I don’t know how much of the picture—beyond its basic premise—is “true.” And, frankly, I don’t give a damn. What’s really most interesting about this film, which I must say is occasionally too talkative for its own good, is that the obviously true bits are more interesting than the obviously made up pieces. When the more or less preposterous elements of the story turn out to be the stuff that’s authentic, a movie gets to be fascinating almost in spite of itself.

“Argo” gets off to something of slow start. It has a lot of plot business to take care of before it gets its boots on the ground in Tehran. But at a certain point, almost without our noticing it, the movie turns itself into a first-class action piece. Once Mendez gets his charges into a van and they start on their final dash to the plane, all kinds of good stuff is placed menacingly in their path—angry crowds, suspicious guards, missing tickets and, perhaps scariest of all, their need to maintain bland and cheerful faces without a care in the world—as they are processed by the maddening routines of airport ground personnel (something all of us know far too much about these days).

This is a movie after all.
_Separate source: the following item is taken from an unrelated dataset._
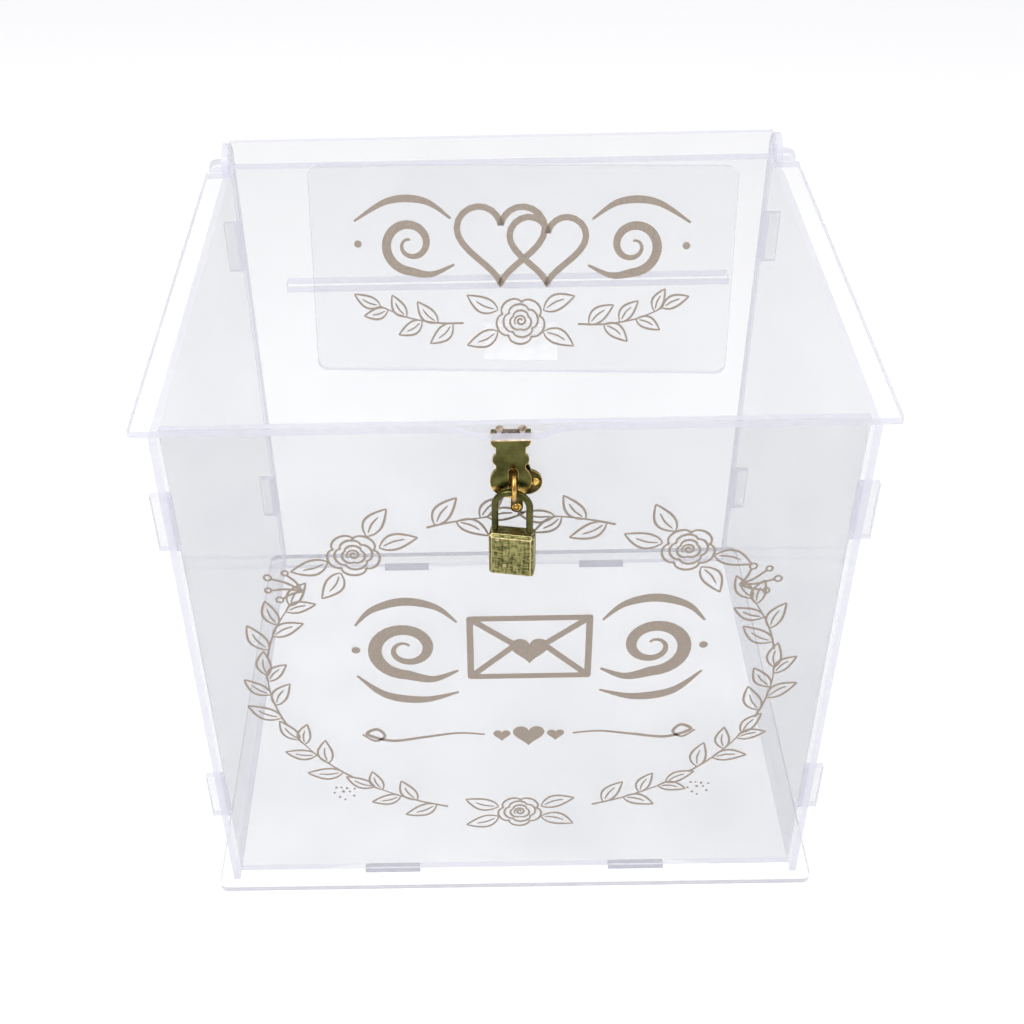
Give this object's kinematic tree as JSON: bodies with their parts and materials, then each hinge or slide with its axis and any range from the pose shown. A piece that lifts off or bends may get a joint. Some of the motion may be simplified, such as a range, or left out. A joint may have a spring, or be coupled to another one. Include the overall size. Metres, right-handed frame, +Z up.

But ... wait a minute. It is also, at least in its broadest aspects, a true story. And, really, a compelling one. We have a tendency, I think, to overpraise pictures like this (the execrable “Looper” is a good current example), chiefly because of the solid professionalism, the straight and sturdy storyline, the sound performances and the mounting and well-orchestrated suspense. Movies like “Argo” are much rarer than we like to think they are. It is not a masterpiece, however. It is only a well-made and craftsman-like picture. Wait a minute! Did I say “only”? That’s a lot these days—can you name a recently comparable entertainment? A moviegoer looking for a good, intelligent time will have just that at “Argo.”